CONTROL - The owner determines independently the direction of the business; expansion or contractual prowess. The owner decides the limit of authority entrusted to others since the owner alone is responsible for the business.
PROFIT RETENTION - The business profit is kept with the owner as personal profit/income, allowing a higher rate of return on investment. There is no requirement to share profits with any other person or entity.
LOCATION - Sole proprietorships, in general are not required to file with the state to do business in that state. However, depending on the type of business, the owner may still need permits and/or licenses. As any other type of business, owners that have employees or file federal tax returns with the IRS need to request a federal employer identification number. The expansion of the business is only limited to the ability of the owner to manage the business; whether it's locally, nationally or globally.

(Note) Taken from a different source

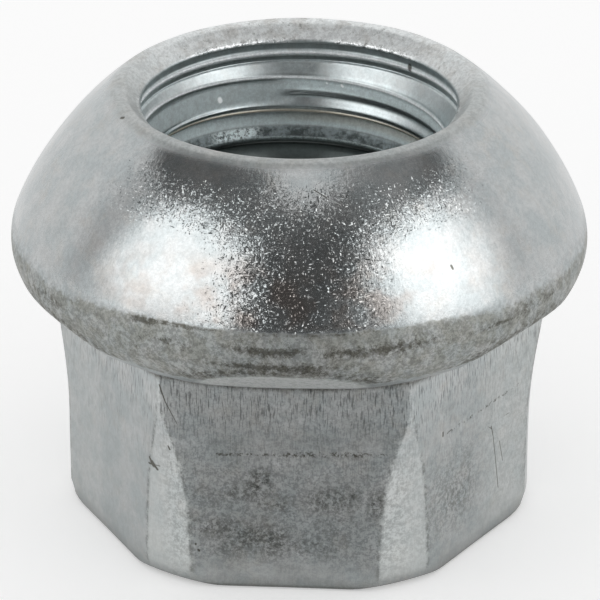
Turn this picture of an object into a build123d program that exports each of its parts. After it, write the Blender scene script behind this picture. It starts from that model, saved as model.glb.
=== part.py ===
"""Open-ended wheel lug nut with a ball seat: one piece of forged and plated steel.

The nut stands on its wrench end.  The origin is the centre of that face, and +Z
runs along the threaded bore towards the ball seat.  Sizes are in millimetres.
The bore is left at the thread's minor diameter.
"""
from build123d import *
from math import asin, cos, degrees, radians, sin, sqrt, tan
import os

# ---- Overall --------------------------------------------------------------
HEIGHT = 19.8                 # wrench end to the rim at the small end of the seat
ACROSS_FLATS = 19.0           # wrench size

# ---- Ball seat and its rolled edge ----------------------------------------
SEAT_RADIUS = 13.5            # sphere with its centre on the bore's axis
SEAT_REACH = 68.5             # degrees from the axis: there the rolled edge takes over
RIM_DIAMETER = 16.2           # where the sphere runs out into the end face
RIM_ROUNDING = 0.35           # softened outer edge of the rim
EDGE_RADIUS = 2.75            # rolled edge between the seat and the underside
UNDERSIDE_SLOPE = 18.0        # degrees: the underside rises towards its edge
FACET_SLOPE = 36.0            # degrees: above each flat a facet rises outwards
FACET_DEPTH = 0.35            # how far each facet bites into the rolled edge

# ---- Hexagon ---------------------------------------------------------------
FORGED_CORNER_RADIUS = 0.35   # softening of the hexagon's upright edges
BARREL_DIAMETER = 20.7        # the corners are turned down to this near the wrench end
BARREL_HEIGHT = 4.2           # above this the corners flare out to their full width
FLARE_RADIUS = 23.0           # hollow arc of that flare, seen from the side
END_FACE_DIAMETER = 19.9      # wrench-end face, inside the corner chamfer
CORNER_CHAMFER_HEIGHT = 0.5
END_EDGE_CHAMFER = 0.2        # broken edge between the flats and that face

# ---- Thread M14 x 1.5, cut right through ------------------------------------
THREAD_MAJOR = 14.0
THREAD_PITCH = 1.5
MINOR_DROP = 1.0825           # ISO metric: major less minor diameter, in pitches
MOUTH_DIAMETER = 15.3         # countersink at the seat end
HEEL_DIAMETER = 14.8          # countersink at the wrench end
COUNTERSINK_ANGLE = 45.0      # degrees from the axis, both ends

# ---- Values that follow -----------------------------------------------------
OVERSHOOT = 1.0               # how far the limiting shapes run past the turned one
bore_radius = (THREAD_MAJOR - MINOR_DROP * THREAD_PITCH) / 2
seat_centre_z = HEIGHT - sqrt(SEAT_RADIUS**2 - (RIM_DIAMETER / 2) ** 2)
edge_centre_r = (SEAT_RADIUS - EDGE_RADIUS) * sin(radians(SEAT_REACH))
edge_centre_z = seat_centre_z + (SEAT_RADIUS - EDGE_RADIUS) * cos(radians(SEAT_REACH))


def underside_z(radius):
    """Height of the flange's conical underside at a distance from the axis."""
    slope = radians(UNDERSIDE_SLOPE)
    tangent_r = edge_centre_r + EDGE_RADIUS * sin(slope)
    tangent_z = edge_centre_z - EDGE_RADIUS * cos(slope)
    return tangent_z - (tangent_r - radius) * tan(slope)


def facet_z(apothem):
    """Height of the facets' planes at a distance from the axis, over the flats' middle."""
    slope = radians(FACET_SLOPE)
    edge_outside = edge_centre_r * sin(slope) - edge_centre_z * cos(slope) + EDGE_RADIUS
    return (apothem * sin(slope) - edge_outside + FACET_DEPTH) / cos(slope)


def countersink_depth(mouth_diameter):
    """How deep a countersink goes before it reaches the bore's wall."""
    return (mouth_diameter / 2 - bore_radius) / tan(radians(COUNTERSINK_ANGLE))


def turned_nut():
    """The nut as a turning: barrel, hollow flare, rolled edge, ball seat and bore."""
    barrel_r = BARREL_DIAMETER / 2
    rim_from_axis = degrees(asin(RIM_DIAMETER / 2 / SEAT_RADIUS))

    # The flare's arc is tangent to the barrel and stops on the underside's cone.
    slope = radians(UNDERSIDE_SLOPE)
    flare_centre_r = barrel_r + FLARE_RADIUS
    drop = (underside_z(flare_centre_r) - BARREL_HEIGHT) * cos(slope)
    flare_turn = degrees(asin(drop / FLARE_RADIUS)) - UNDERSIDE_SLOPE

    with BuildPart() as part:
        with BuildSketch(Plane.XZ) as section:
            with BuildLine():
                flare = CenterArc(
                    (flare_centre_r, BARREL_HEIGHT), FLARE_RADIUS, 180, -flare_turn
                )
                edge = CenterArc(
                    (edge_centre_r, edge_centre_z),
                    EDGE_RADIUS,
                    UNDERSIDE_SLOPE - 90,
                    180 - UNDERSIDE_SLOPE - SEAT_REACH,
                )
                Line(flare @ 1, edge @ 0)
                seat = CenterArc(
                    (0, seat_centre_z),
                    SEAT_RADIUS,
                    90 - SEAT_REACH,
                    SEAT_REACH - rim_from_axis,
                )
                Polyline(
                    seat @ 1,
                    (MOUTH_DIAMETER / 2, HEIGHT),
                    (bore_radius, HEIGHT - countersink_depth(MOUTH_DIAMETER)),
                    (bore_radius, countersink_depth(HEEL_DIAMETER)),
                    (HEEL_DIAMETER / 2, 0),
                    (END_FACE_DIAMETER / 2, 0),
                    (barrel_r, CORNER_CHAMFER_HEIGHT),
                    flare @ 0,
                )
            make_face()
            rim = section.vertices().sort_by_distance((RIM_DIAMETER / 2, HEIGHT))[0]
            fillet(rim, RIM_ROUNDING)
        revolve(axis=Axis.Z)
    return part.part


def flange_limit():
    """All above the underside's cone and inside the six facets under the rolled edge."""
    outside = edge_centre_r + EDGE_RADIUS + OVERSHOOT
    above = HEIGHT + OVERSHOOT
    with BuildPart() as part:
        with BuildSketch(Plane.XZ):
            with BuildLine():
                Polyline(
                    (0, underside_z(0)),
                    (outside, underside_z(outside)),
                    (outside, above),
                    (0, above),
                    close=True,
                )
            make_face()
        revolve(axis=Axis.Z)
        base_z = facet_z(bore_radius)
        with BuildSketch(Plane.XY.offset(base_z)) as base:
            RegularPolygon(bore_radius, 6, major_radius=False)
        extrude(base.sketch, above - base_z, taper=FACET_SLOPE - 90, mode=Mode.INTERSECT)
    return part.part


def hexagon():
    """Wrench hexagon with a flat towards -Y, reaching into the flange above it."""
    with BuildPart() as part:
        with BuildSketch() as outline:
            RegularPolygon(ACROSS_FLATS / 2, 6, major_radius=False)
            fillet(outline.vertices(), FORGED_CORNER_RADIUS)
        extrude(amount=underside_z(ACROSS_FLATS / 2) + OVERSHOOT)
        chamfer(part.faces().sort_by(Axis.Z)[0].edges(), END_EDGE_CHAMFER)
    return part.part


os.makedirs("parts", exist_ok=True)
lug_nut = turned_nut() & (flange_limit() + hexagon())
lug_nut.label = "lug_nut"
export_step(lug_nut, "parts/lug_nut.step")
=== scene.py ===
"""Wheel nut with a ball seat: the dressed model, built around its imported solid.

The whole nut is one closed surface worked out with numpy. Columns run round the axis and rows run
along the section: heel, end face, hexagon, neck, rolled edge, ball seat, rim, mouth and the thread,
whose rows climb with the helix. Lengths are in millimetres until a mesh is made, and then in metres.
"""

import math

import bpy
import numpy as np
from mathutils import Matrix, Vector


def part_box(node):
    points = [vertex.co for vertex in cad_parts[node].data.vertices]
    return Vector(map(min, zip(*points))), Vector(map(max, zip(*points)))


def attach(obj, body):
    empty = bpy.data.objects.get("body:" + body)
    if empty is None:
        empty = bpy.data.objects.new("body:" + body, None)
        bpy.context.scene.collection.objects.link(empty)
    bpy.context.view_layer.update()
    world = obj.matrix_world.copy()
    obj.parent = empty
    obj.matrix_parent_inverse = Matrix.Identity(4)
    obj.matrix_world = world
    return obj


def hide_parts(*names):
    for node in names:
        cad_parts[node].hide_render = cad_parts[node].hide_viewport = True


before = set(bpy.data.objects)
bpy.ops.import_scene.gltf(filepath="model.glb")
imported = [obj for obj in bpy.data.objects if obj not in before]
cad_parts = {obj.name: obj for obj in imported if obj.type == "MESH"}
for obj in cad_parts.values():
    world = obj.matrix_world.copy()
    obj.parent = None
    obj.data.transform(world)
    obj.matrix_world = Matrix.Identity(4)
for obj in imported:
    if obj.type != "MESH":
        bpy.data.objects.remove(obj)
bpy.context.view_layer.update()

MM = 0.001
PIECE = "plated_nut"
NODE = "lug_nut"

# Sizes of the nut, the same as those of its solid.
LOW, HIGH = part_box(NODE)
HEIGHT = (HIGH.z - LOW.z) / MM
FLANGE_RADIUS = (HIGH.x - LOW.x) / 2 / MM
FLAT = 9.5
SEAT_RADIUS = 13.5
SEAT_CENTRE = 9.0
EDGE_RADIUS = 2.75
UNDERSIDE_SLOPE = math.radians(18)
FACET_SLOPE = math.radians(36)
FACET_DEPTH = 0.35
BARREL_RADIUS = 10.35
BARREL_HEIGHT = 4.2
FLARE_RADIUS = 23.0
END_FACE_RADIUS = 9.95
CORNER_CHAMFER_HEIGHT = 0.5
MOUTH_RADIUS = 7.65
HEEL_RADIUS = 7.4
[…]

CONVENIENCE/BURDEN - Sole proprietorships are the easiest type of business to form, the most convenient to relocate/expand and the least amount of requirements to operate as a business. However, the ability to raise capital is limited to management of cash flow versus debt, limiting growth beyond personal wealth. This type of business is based solely on the owner and the owner's ability to effectively operate the business.
GENERAL PARTNERSHIP: A partnership is when two or more individuals or businesses agree to conduct business together; this agreement may be verbal or written. In a general partnership all partners contribute property, capital, expertise and the expectation of shared profits. The advantages/disadvantages of a general partnership are:
LIABILITY - In a general partnership, all partners share unlimited liability for decisions made in the interest of the partnership. All partners are equally and personally liable for any business contract entered into, as well as the negligence of any partner. Like sole proprietors, general partners risk the loss of personal future income and personal assets due to failure of the business.

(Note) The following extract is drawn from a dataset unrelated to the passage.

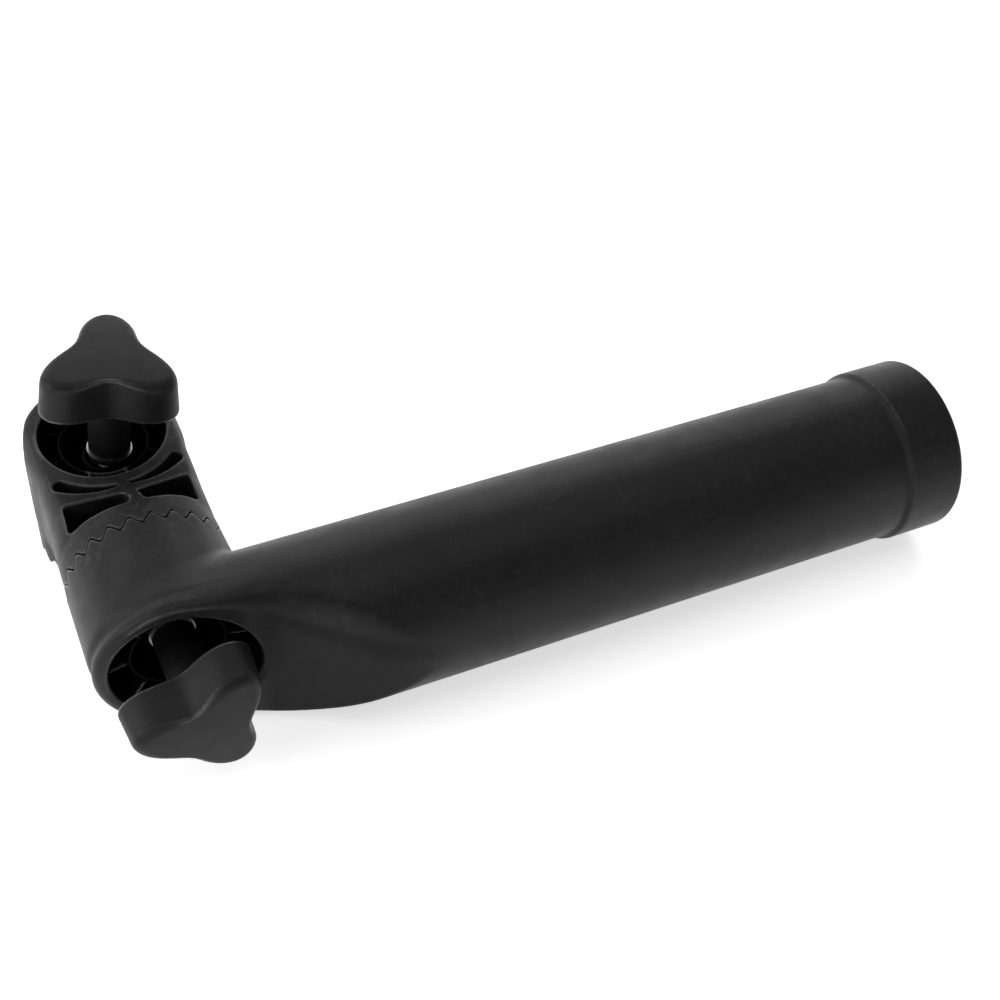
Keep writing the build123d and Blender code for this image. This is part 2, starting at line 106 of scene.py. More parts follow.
# rod tube
TUBE_OFFSET = 36.0          # tooth plane to tube axis
TUBE_RADIUS_HUB = 27.07
TUBE_RADIUS_MOUTH = 27.32
TUBE_BORE_RADIUS = 24.0
TUBE_END = 252.9
BORE_START = 68.0           # the bore is a little narrower before this
BORE_STEP = 0.3
WALL = 3.2
COLLAR_START = 234.2
COLLAR_RADIUS = 28.7
COLLAR_RAMP = 2.6
SEAM_Y = -79.2
SEAM_Y_AT_HUB = -76.0
SEAM_START = -16.0
HUB_FACE = 37.9             # tooth plane to the hub's face
HUB_RADIUS_FRONT = 26.0
HUB_BLEND_LENGTH = 14.0     # how far the tube's closed end bulges past the tilt axis
HUB_BLEND_DROP = 7.0
HUB_RECESS_RADIUS = 21.2
HUB_RECESS_FLOOR = 17.0
HUB_MOUTH_RADIUS = 2.1      # rounding of the recess's mouth
LIP_RADIUS = 2.6
LIP_GROOVE = 0.9            # shallow groove behind the lip
LIP_GROOVE_BACK = 5.6       # hub face to the groove
LIP_GROOVE_WIDTH = 1.7
TILT_BOSS_TOP = 22.7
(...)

INCOME TAXES - Businesses operated as a general partnership are not identified as a separate entity to that of the partners. Therefore, the partners are taxed according to their separate portions of the business as personal income. The benefit of the pass-through taxation is it enables the partners to deduct their portion of business assets as personal.
LONGEVITY/CONTINUITY OF THE ORGANIZATION - General partnerships will dissolve automatically when a partner either decides to leave the partnership or dies. When partnerships dissolve, the business debts must be cleared and any remaining assets will be equally dispersed to the remaining partner(s). Another partnership may then be initiated if there were more than one remaining partner or with other individuals, usually without much interruption of the business.

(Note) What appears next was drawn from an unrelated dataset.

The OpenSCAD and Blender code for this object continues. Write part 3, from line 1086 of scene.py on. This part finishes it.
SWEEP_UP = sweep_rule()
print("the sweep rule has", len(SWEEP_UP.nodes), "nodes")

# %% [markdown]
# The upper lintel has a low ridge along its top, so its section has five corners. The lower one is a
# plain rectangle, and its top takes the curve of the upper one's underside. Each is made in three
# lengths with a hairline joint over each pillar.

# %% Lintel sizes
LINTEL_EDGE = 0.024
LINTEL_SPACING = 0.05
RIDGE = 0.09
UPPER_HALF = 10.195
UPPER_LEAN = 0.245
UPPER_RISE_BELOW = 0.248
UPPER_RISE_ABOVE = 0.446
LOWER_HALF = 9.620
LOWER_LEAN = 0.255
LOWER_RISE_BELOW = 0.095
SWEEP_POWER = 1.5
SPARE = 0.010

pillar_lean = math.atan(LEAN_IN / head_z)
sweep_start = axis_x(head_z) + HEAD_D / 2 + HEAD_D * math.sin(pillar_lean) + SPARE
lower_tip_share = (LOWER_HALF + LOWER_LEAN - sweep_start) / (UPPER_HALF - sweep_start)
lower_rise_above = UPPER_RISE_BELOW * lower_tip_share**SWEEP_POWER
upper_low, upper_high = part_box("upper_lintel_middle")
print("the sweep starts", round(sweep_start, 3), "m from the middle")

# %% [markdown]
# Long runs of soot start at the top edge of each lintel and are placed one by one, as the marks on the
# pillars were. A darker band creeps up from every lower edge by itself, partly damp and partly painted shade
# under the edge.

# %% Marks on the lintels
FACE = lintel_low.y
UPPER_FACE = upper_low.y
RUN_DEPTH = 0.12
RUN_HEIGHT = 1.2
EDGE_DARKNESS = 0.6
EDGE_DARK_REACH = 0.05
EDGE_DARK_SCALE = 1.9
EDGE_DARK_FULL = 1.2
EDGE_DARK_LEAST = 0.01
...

CONTROL - Individuals in partnerships lose the ability to make business decisions independently. All major decisions for the business need to be agreed upon by all the partners.
PROFIT RETENTION - In a general partnership, all profits and assets are shared equally with all the partners. The initial investment rate of return is determined by the success and size of the business, although sharing profits may slow that rate to the individual.
LOCATION - Like most small businesses the location of the business is usually the location of the business owners. However if the partners elect to relocate, they are required to complete all business at that location and file any required paperwork at the new location before they can operate at the new location. If the partners elect to expand they are only limited by the ability to manage the partnership at that new location. Some businesses that want to expand may see entering into a general partnership with another business and agree to share the profit, the easiest way to do so.
CONVENIENCE/BURDEN - With a general partnership all the responsibilities of the day to day operation of the business are shared equally with all the partners. Since there are no additional mandated reporting requirements other than annual taxes, the partners can focus on business growth.
LIMITED PARTNERSHIP: A limited partnership is a partnership where one or more partners are not actively involved in the operation of the business. These partners only invest financially in the business and share profits of the business. The advantages/disadvantages of a limited partnership are:
LIABILITY - In a limited partnership, the partners that are involved in the operation of the business hold the majority of the liability. The limited partner, as long as they do not become involved in the operation of the business, is only liable for their initial investment into the business. They can not be held liable for the actions or contracts enter into by the other partners.
INCOME TAXES - Limited partnerships can be used to limit the tax liability of the limited partner. Where a general partner will be taxed with the business profits and losses being taxed at a personal tax rate, a limited partner is sheltered from paying taxes on profits due to their involvement in the business. However a limited partner may offset their personal income tax with the business losses, if any.